David Ramalho, advogado e membro do Grupo Vita, sublinhou que o manual de boas práticas e o canal de denúncias ali preconizado, pretende ser um ponto final na "opacidade" na atuação da igreja, acusada de fomentar o encobrimento dos abusos, permitindo a criação de um canal seguro de reporte de casos através do qual o denunciante se sinta livre para denunciar "em condições de não retaliação".
O Grupo Vita reportou ao MP e à PJ 16 casos de violência sexual no contexto da Igreja Católica durante os primeiros seis meses de atividade e, segundo o relatório, para além das 16 situações sinalizadas às autoridades para investigação (ficaram de fora os casos em que o denunciado já tivesse morrido ou existisse um processo judicial), foram igualmente comunicados 45 casos às estruturas ligadas à Igreja, das quais 27 para as comissões diocesanas.
O Grupo Vita pode ser contactado através da linha de atendimento telefónico (91 509 0000) ou do formulário para sinalizações, já disponível no `site` www.grupovita.pt.
Criado em abril, no âmbito da Conferência Episcopal Portuguesa, assume-se como uma estrutura isenta, autónoma e independente e visa acolher, escutar, acompanhar e prevenir as situações de violência sexual de crianças e adultos vulneráveis no contexto da Igreja Católica.

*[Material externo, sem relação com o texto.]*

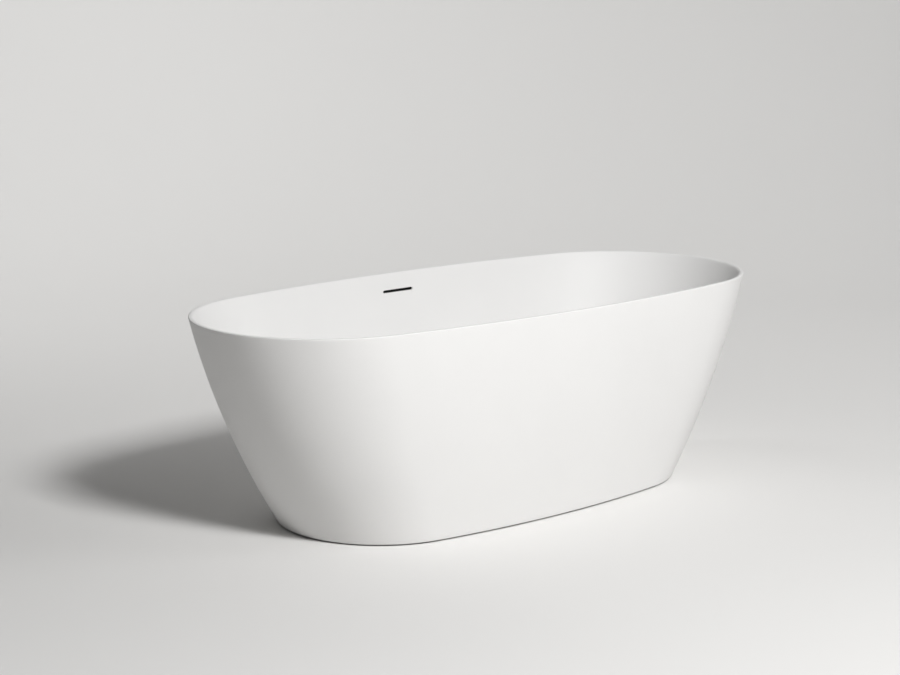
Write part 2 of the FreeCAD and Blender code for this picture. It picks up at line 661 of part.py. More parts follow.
def make_waste_flange():
    """The visible ring with its threaded spigot, and a four-armed web that carries the click cartridge."""
    body = new_body("waste_flange")
    disc(body, "Pad", "flange_radius", FLANGE_LOW, FLANGE_TOP)
    disc(body, "Pad", "spigot_radius", WEB_LOW, FLANGE_LOW)
    disc(body, "Pocket", "throat_radius", f"{WEB_LOW} - 1", f"{FLANGE_TOP} + 1")
    disc(body, "Pad", "hub_outer_radius", WEB_LOW, f"{WEB_LOW} + web_skin")
    reach, half = "(throat_radius + 1)", "(web_arm_width / 2)"
    block(body, "Pad", (f"-{reach}", reach, f"-{half}", half), WEB_LOW, f"{WEB_LOW} + web_skin")
    block(body, "Pad", (f"-{half}", half, f"-{reach}", reach), WEB_LOW, f"{WEB_LOW} + web_skin")
    disc(body, "Pocket", "cartridge_radius", f"{WEB_LOW} - 1", f"{WEB_LOW} + web_skin + 1")
    on_top, edge = at_level(FLANGE_TOP), value("flange_radius") - 1
    round_edges(body, lambda p: on_top(p) and math.hypot(p.x, p.y) > edge, "flange_skin / 3")


def make_cartridge():
    """The click mechanism's housing, its cap, and the spring that lifts the stem."""
    low, top = "cartridge_bottom", "cartridge_top"
    cap_low = f"({top} - cartridge_end_skin)"
    body = new_body("click_cartridge")
    disc(body, "Pad", "cartridge_radius", low, cap_low)
    disc(body, "Pad", "cartridge_shoulder", f"{WEB_LOW} + web_skin", f"{WEB_LOW} + 2 * web_skin")
    disc(body, "Pocket", "cartridge_bore", f"{low} + cartridge_end_skin", f"{cap_low} + 1")
    washer("cartridge_cap", "cartridge_radius", "stem_radius + stud_running_gap", cap_low, top)
    spring = new_body("waste_spring")
    start = f"({low} + cartridge_end_skin + spring_wire)"
    height = f"(piston_bottom - spring_wire - {start})"
    sketch = new_sketch(spring, "wire", "XZ_Plane", "0")
    circle(sketch, "spring_wire", ("spring_radius", start))
    doc.recompute()
    helix = spring.newObject("PartDesign::AdditiveHelix", "coil")
    helix.Profile = sketch
    helix.ReferenceAxis = (sketch, ["V_Axis"])
    helix.Mode = 0
    bind(helix, "Pitch", "spring_pitch")
    bind(helix, "Height", height)
    doc.recompute()


def make_plug():
    """The cap, its seal and the stem with the piston that the spring lifts."""
    cap_low = f"({FLANGE_TOP} + plug_seal_skin)"
    cap = new_body("plug_cap")
    disc(cap, "Pad", "plug_radius", cap_low, f"{cap_low} + plug_skin")
    disc(cap, "Pad", "plug_boss_radius", f"{cap_low} - plug_boss_depth", cap_low)
    disc(cap, "Pocket", "stem_radius", f"{cap_low} - plug_boss_depth - 1", cap_low)
    on_top = at_level(f"{cap_low} + plug_skin")
    round_edges(cap, on_top, "plug_skin / 2.5")
    washer("plug_seal", "plug_seal_outer", "plug_seal_inner", FLANGE_TOP, cap_low)
    stem = new_body("plug_stem")
    disc(stem, "Pad", "piston_radius", "piston_bottom", "piston_bottom + piston_depth")
    disc(stem, "Pad", "stem_radius", "piston_bottom", cap_low)


def make_waste_body():
    """The cup under the drain: overflow inlet on the +Y side, outlet to the trap on the -X side."""
    body = new_body("waste_body")
    disc(body, "Pad", "body_radius", "body_bottom", BODY_TOP)
    disc(body, "Pad", "body_flange_radius", f"{BODY_TOP} - body_flange_skin", BODY_TOP)
    inlet, outlet = ("0", "waste_level"), ("0", "waste_level")
    disc(body, "Pad", "inlet_radius", "0", "inlet_reach", inlet, "XZ_Plane")
    disc(body, "Pad", "outlet_radius", "-body_outlet_reach", "0", outlet, "YZ_Plane")
    disc(body, "Pocket", "body_bore", "body_bottom + body_floor_skin", f"{BODY_TOP} + 1")
    disc(body, "Pocket", "inlet_bore", "0", "inlet_reach + 1", inlet, "XZ_Plane")
    disc(body, "Pocket", "outlet_bore", "-body_outlet_reach - 1", "0", outlet, "YZ_Plane")


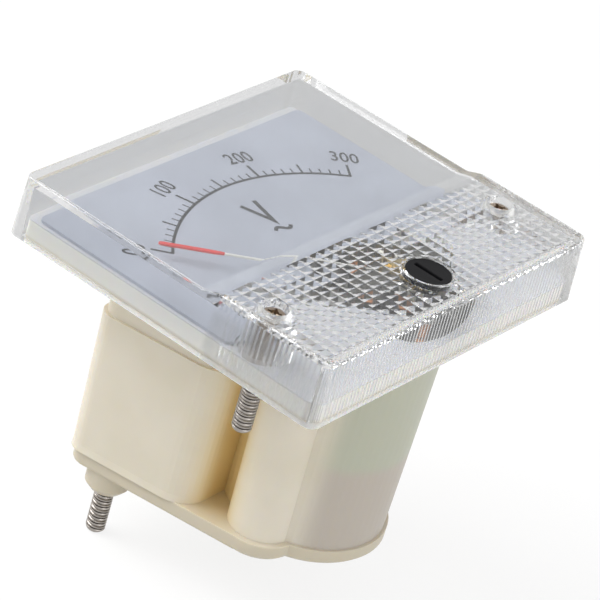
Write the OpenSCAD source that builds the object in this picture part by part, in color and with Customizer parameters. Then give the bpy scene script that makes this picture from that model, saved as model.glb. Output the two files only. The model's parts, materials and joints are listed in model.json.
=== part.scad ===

O Grupo Vita surgiu na sequência do trabalho da Comissão Independente para o Estudo dos Abusos Sexuais de Crianças na Igreja Católica, liderada pelo pedopsiquiatra Pedro Strecht, que ao longo de quase um ano validou 512 testemunhos de casos ocorridos entre 1950 e 2022, apontando, por extrapolação, para um número mínimo de 4.815 vítimas.